begin

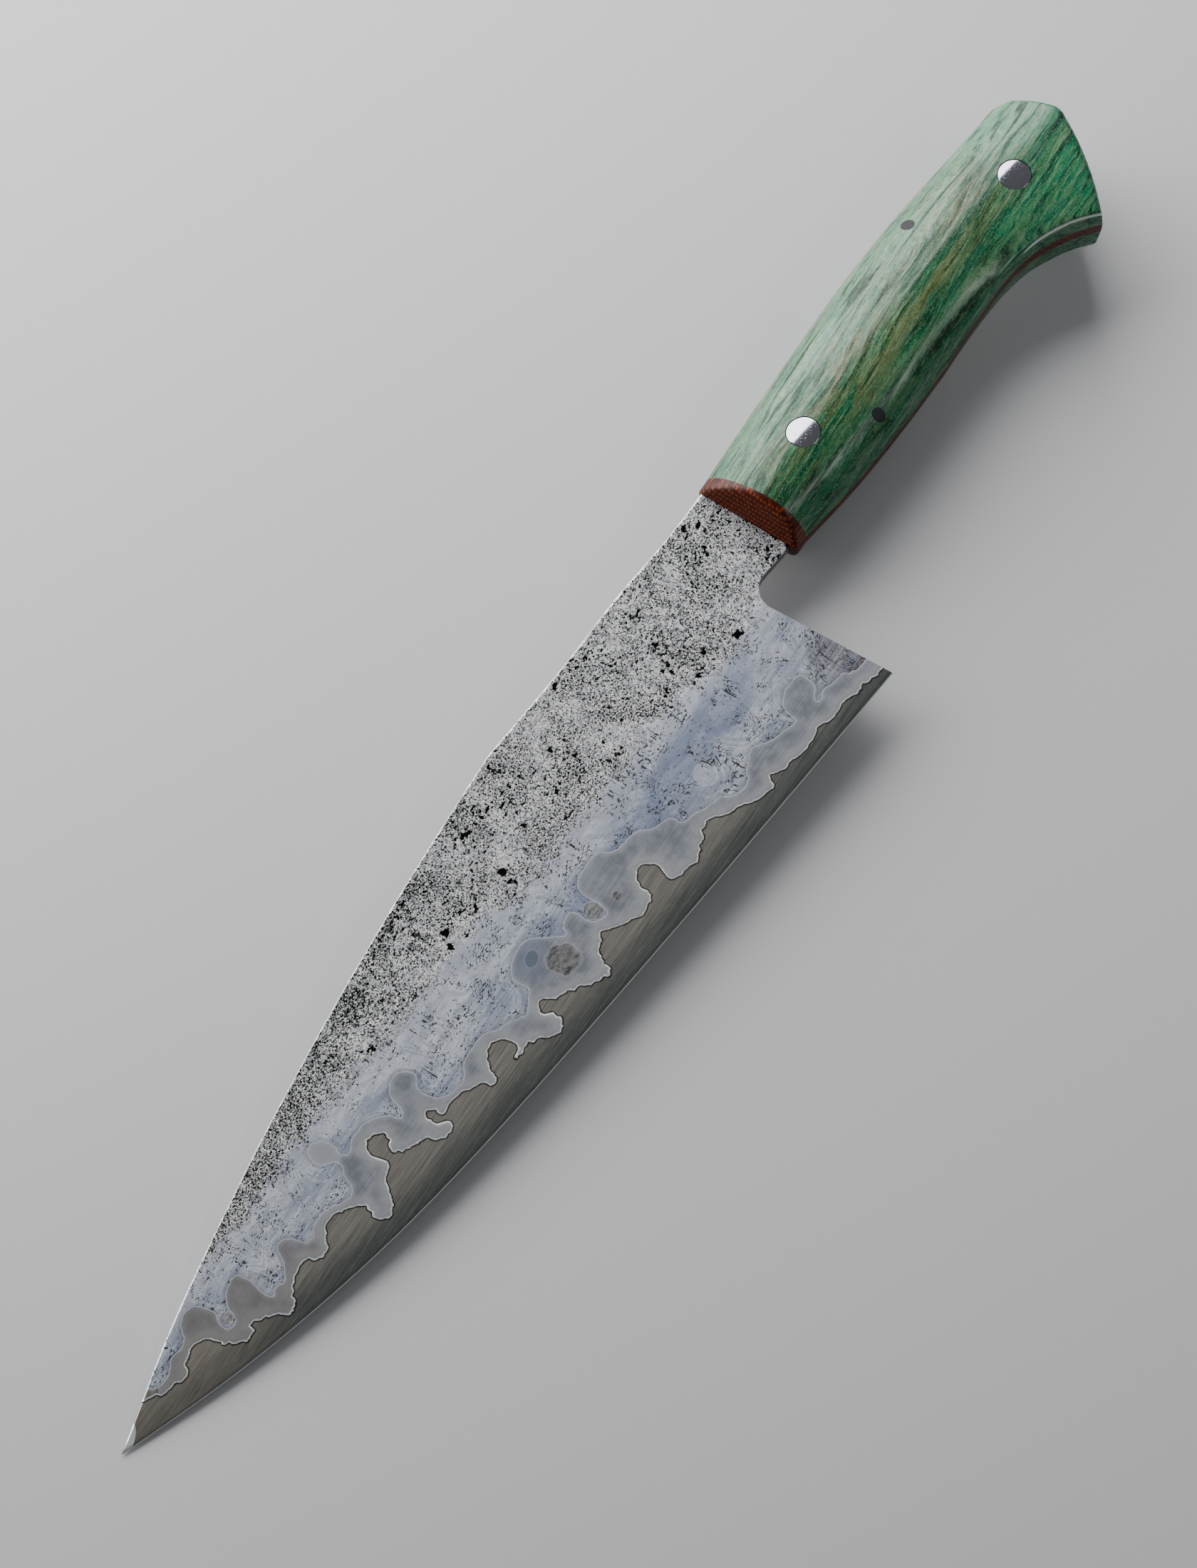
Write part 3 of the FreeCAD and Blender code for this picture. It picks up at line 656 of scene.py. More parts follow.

end
begin

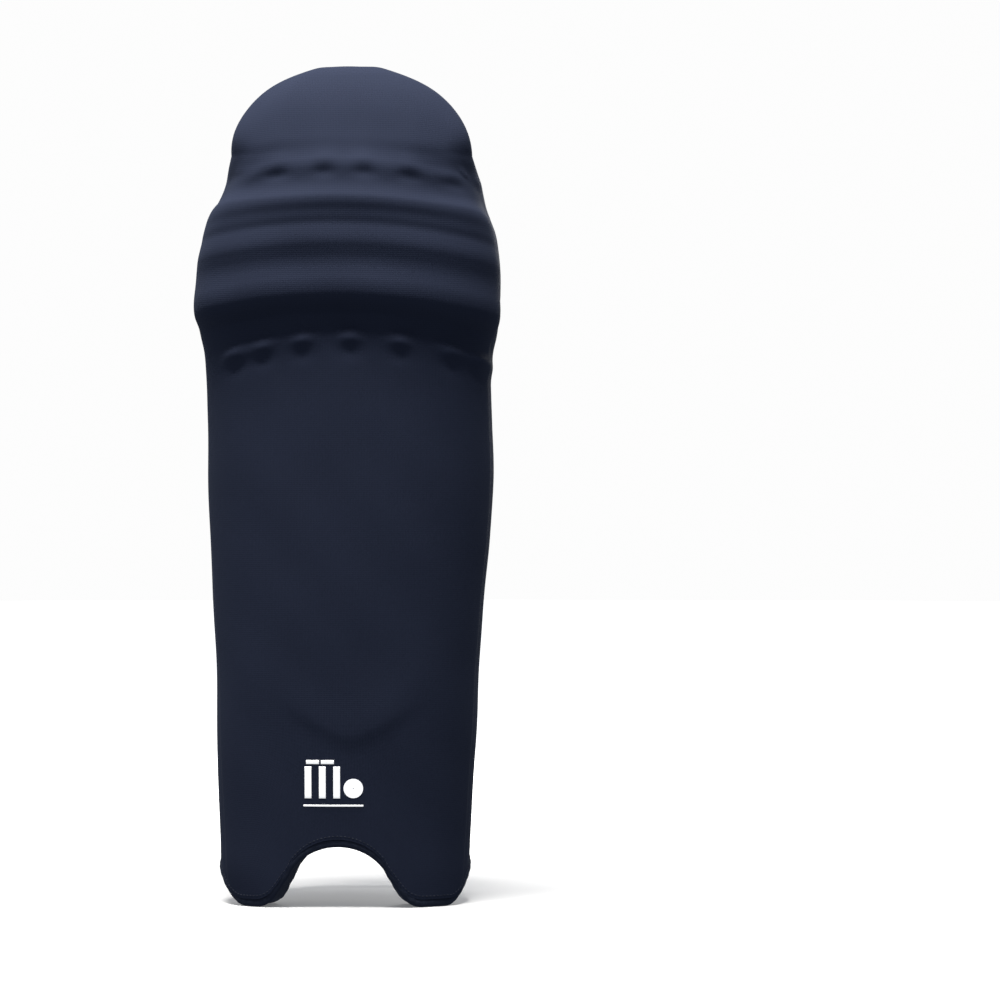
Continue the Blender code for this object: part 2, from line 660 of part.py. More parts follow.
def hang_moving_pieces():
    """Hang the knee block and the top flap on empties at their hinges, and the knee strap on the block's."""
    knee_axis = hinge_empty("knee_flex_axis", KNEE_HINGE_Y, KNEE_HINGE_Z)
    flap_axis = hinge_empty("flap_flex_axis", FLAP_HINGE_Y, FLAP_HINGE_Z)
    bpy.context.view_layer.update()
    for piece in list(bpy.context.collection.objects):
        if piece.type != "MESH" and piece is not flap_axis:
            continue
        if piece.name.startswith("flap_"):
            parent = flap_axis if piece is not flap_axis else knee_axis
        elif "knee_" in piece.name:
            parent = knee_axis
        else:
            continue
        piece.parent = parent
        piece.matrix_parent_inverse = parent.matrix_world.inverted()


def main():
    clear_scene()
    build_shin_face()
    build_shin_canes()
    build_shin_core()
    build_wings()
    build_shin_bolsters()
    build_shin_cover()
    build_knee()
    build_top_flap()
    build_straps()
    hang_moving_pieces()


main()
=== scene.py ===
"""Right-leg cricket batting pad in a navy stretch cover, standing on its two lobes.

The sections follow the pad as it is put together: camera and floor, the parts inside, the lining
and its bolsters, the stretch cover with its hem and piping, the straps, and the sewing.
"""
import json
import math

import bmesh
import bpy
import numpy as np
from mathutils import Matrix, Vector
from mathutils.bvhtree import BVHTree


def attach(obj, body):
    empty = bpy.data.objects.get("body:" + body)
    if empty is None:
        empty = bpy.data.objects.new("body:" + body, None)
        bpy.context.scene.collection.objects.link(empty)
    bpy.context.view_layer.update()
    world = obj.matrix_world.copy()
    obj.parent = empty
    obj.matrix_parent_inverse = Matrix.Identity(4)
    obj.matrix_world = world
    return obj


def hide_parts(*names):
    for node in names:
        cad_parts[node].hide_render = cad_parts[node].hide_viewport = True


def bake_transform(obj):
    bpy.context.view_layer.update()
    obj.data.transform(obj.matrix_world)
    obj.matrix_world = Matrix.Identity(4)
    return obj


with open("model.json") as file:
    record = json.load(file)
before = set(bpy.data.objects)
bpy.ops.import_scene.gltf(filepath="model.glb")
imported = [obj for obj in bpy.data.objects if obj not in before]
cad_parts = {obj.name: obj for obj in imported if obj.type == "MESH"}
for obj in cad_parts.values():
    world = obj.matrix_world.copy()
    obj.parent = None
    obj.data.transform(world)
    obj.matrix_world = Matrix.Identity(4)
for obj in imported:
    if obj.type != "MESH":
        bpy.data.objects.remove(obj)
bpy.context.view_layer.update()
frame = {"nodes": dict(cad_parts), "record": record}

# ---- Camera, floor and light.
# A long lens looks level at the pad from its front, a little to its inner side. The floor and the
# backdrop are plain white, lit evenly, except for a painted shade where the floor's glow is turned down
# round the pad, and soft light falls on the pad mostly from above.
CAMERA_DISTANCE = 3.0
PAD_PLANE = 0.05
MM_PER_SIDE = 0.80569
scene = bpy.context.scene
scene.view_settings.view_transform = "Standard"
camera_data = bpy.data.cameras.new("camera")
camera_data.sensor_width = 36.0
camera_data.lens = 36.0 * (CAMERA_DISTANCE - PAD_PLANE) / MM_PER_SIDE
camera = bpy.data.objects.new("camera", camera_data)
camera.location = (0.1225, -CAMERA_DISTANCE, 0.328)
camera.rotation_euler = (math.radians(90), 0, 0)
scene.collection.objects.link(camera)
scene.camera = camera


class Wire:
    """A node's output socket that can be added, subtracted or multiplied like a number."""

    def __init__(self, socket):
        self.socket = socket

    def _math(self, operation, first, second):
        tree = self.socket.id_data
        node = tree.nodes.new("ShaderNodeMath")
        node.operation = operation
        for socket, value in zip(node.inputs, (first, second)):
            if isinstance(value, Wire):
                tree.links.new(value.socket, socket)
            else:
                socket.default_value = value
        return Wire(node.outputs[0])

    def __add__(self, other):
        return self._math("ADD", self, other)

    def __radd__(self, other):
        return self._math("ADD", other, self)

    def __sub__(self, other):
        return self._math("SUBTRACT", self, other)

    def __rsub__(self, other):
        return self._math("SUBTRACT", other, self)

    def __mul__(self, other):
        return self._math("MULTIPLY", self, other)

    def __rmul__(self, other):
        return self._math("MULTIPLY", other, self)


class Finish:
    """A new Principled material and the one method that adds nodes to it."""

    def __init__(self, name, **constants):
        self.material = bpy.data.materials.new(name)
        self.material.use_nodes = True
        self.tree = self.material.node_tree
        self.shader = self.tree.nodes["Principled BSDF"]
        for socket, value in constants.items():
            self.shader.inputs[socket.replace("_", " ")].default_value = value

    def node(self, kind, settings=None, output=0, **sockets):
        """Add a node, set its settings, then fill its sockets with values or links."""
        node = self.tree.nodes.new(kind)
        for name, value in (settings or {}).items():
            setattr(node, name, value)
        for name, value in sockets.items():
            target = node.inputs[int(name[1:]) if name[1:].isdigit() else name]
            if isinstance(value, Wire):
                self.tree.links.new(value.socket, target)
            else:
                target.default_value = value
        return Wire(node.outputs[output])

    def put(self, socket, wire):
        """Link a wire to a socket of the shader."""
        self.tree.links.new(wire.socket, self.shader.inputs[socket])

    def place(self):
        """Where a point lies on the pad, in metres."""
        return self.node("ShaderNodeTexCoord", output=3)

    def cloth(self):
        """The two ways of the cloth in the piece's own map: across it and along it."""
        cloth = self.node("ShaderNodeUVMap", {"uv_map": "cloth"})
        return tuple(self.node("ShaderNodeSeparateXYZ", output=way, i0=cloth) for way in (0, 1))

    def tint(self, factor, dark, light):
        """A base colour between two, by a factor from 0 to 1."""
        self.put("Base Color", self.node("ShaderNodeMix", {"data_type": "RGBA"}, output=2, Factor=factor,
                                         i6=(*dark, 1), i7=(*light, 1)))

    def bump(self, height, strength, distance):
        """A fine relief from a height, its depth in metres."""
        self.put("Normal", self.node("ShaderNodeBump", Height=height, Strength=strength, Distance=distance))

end

WHAT YOU SHOULD DO
Take the lines from the line with "piece.parent = parent" through the line with "if empty is", both ends included, and give them again exactly, with nothing else.

EXPECTED ANSWER
        piece.parent = parent
        piece.matrix_parent_inverse = parent.matrix_world.inverted()


def main():
    clear_scene()
    build_shin_face()
    build_shin_canes()
    build_shin_core()
    build_wings()
    build_shin_bolsters()
    build_shin_cover()
    build_knee()
    build_top_flap()
    build_straps()
    hang_moving_pieces()


main()
=== scene.py ===
"""Right-leg cricket batting pad in a navy stretch cover, standing on its two lobes.

The sections follow the pad as it is put together: camera and floor, the parts inside, the lining
and its bolsters, the stretch cover with its hem and piping, the straps, and the sewing.
"""
import json
import math

import bmesh
import bpy
import numpy as np
from mathutils import Matrix, Vector
from mathutils.bvhtree import BVHTree


def attach(obj, body):
    empty = bpy.data.objects.get("body:" + body)
    if empty is None:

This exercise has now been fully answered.